Se ferramentas como essa puderem contribuir para a redução de crimes dentro dos portões das escolas, não há dúvidas de que pais e as próprias instituições de ensino serão favoráveis a elas. A grande questão é como chegar de fato aos estudantes sem ferir questões éticas e de privacidade, uma vez que não se pode supor que um estudante que pretende atirar nos colegas vá postar isso em sua timeline no Facebook no modo público.
A parte difícil será chegar aos posts privados, às conversas e às comunidades fechadas online — seja por estarem ocultos, seja pela tradução da linguagem utilizada. É fácil se perder, quando você está se comunicando com um adolescente. Na internet, então, nem se fala. Será que um software de inteligência artificial consegue acompanhar a linguagem viva do público teen?
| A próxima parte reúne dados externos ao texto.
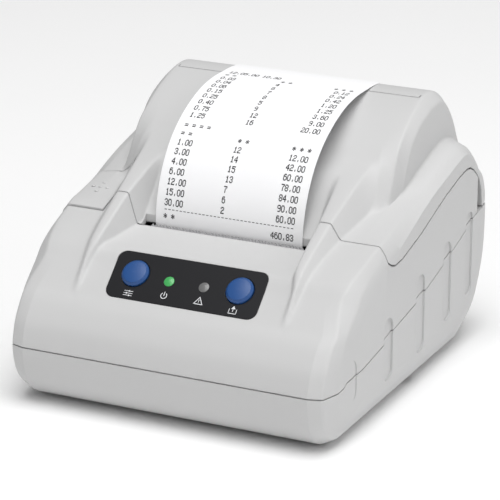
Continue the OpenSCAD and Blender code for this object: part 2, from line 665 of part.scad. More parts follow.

Outro ponto que os especialistas levantam é o montante de dados que um programa similar pode gerar. O diretor da escola Lakeview, Blake Prewitt, por exemplo, recebe diariamente 20 emails com alertas de possíveis postagens problemáticas, referentes aos seus 4 mil alunos e 500 funcionários. Quando se pensa na rotina já agitada de uma escola, as chances de que algo passe sem receber a devida atenção é grande.
Segundo o professor Desmond Patton, da Universidade de Columbia — que foi consultor para o desenvolvimento de outra ferramenta, a Social Sentinel —, esses primeiros passos utilizando Machine Learning já são um grande avanço, mas é preciso ter cuidado. "Eu acho que há uma oportunidade para as escolas utilizarem isso como uma ferramenta para dar suporte para as pessoas, mas eu faria com extrema cautela", opina ele, que ajudou a implementar um software que encontra tweets que expressam trauma e perda.
No caso do monitoramento voltado às escolas, a principal preocupação de Patton é que os softwares sejam utilizados de maneira equivocada e reforcem preconceitos contra comunidades que já são alvos de um alerta maior do que as demais, como é o caso de jovens negros, por exemplo. Se, pautada em preconceitos de raça, a escola já tem um olhar mais atento e desconfiado sobre esse grupo, qualquer postagem com uma linguagem segmentada poderia levantar um alerta que traz uma interpretação errônea, causando situações delicadas e perigosas para a segurança desses estudantes.
De qualquer forma, os especialistas sugerem que não basta aplicar os softwares e esperar que eles funcionem sozinhos. Mídia social e comportamento online devem também ser discutidos com os alunos, a fim de que façam uso consciente dessas ferramentas.